Léon Bloy, le mendiant ingrat, nous écrit

Etrange réflexe en vérité celui qui nous fait parfois nous précipiter sur des catalogues de ventes tout en sachant que l’on n’y achètera jamais le moindre bout de papier faute d’avoir l’esprit ou la monomanie d’un collectionneur. Il m’arrive d’en recevoir, le plus souvent liés à un événement littéraire ou artistique. J’en ignore les évaluations, encore pénétré de la répartie du jeune Jean Genet pris en flagrant délit de vol de livre rare et amené devant les juges : « Non, monsieur le Président, je n’en connais pas le prix mais j’en sais la valeur ». Certains de ces catalogues sont si bien faits, composés, mis en pages, illustrés, imprimés, qu’ils valent bien des beaux-livres ; d’ailleurs, ils se conservent d’eux-mêmes ; mais ils sont nettement mieux documentés car les notices, établies par des spécialistes de l’homme ou de l’œuvre, sont une mine d’informations.

Dans ces moments-là, ce n’est plus à Jean Genet mais à Michel Leiris que je pense. Il m’avait dit un jour : « Certains catalogues d’expositions de peinture sont tellement beaux et complets que c’est à se demander si elles ne furent pas un simple prétexte, comme un alibi, pour les mettre en œuvre ». C’est tellement vrai et de plus en plus, en regard de la marchandisation de ces grands raouts grâce auxquels la population fait la queue en nombre deux ou trois heures durant pour passer en moyenne une poigné de secondes devant chaque tableau entraperçu.

Cette semaine, j’ai reçu le catalogue d’une vente qui se doit se tenir à l’hôtel Drouot le mercredi 15 mai à 14h. Première partie : plein de papiers de François 1er et de Louise de Savoie issus de la collection du magistrat et diplomate Jean de Selve (1475-1529), premier président du Parlement de Paris. Passons. Deuxième partie : Léon Bloy (1846-1917), lui-même, le mendiant ingrat, le pèlerin de l’absolu…. Que du Bloy en veux-tu en-voilà. Un festival ! une farandole ! Ca fulmine sur soixante de pages de catalogues et une centaine de numéros. Et pas des lettres anodines ou des notes de blanchisserie (encore que le petit feuillet où il dresse la liste de « Ceux qui m’ont lâché » soit assez piquant) : que des manuscrits originaux et des carnets de notes.

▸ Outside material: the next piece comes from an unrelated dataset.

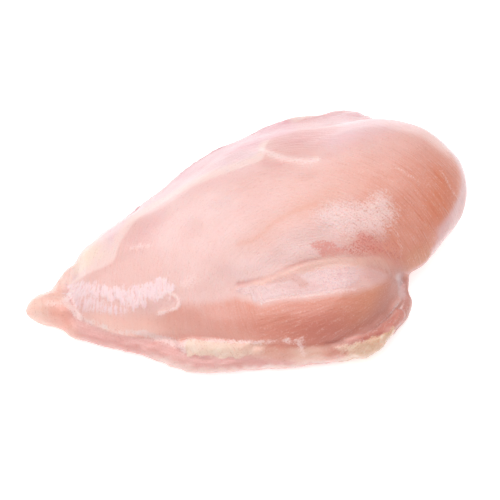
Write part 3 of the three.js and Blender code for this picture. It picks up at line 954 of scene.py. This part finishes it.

Du lourd : Le Désespéré, La Femme pauvre, Les Funérailles du naturalisme, Les dernières colonnes de l’Eglise, Sueur de sang, Histoires désobligeantes, Léon Bloy devant les cochons, Le Sang du pauvre, la Résurrection de Villiers de l’Isle-Adam sans oublier bien sûr de larges morceaux de son Journal, l’un des plus fascinants et des moins connus des journaux d’écrivains ; comme s’il était écrit que l’insuccès rencontré par son oeuvre de son vivant devait se perpétuer à titre posthume. Ne manquent à l’appel pour l’essentiel que Belluaires et porchers, les Propos d’un entrepreneur de démolition et le Salut par les Juifs (ici ce qu’en a dit Remy de Gourmont) écrit en réponse au best-seller antisémite de Drumont.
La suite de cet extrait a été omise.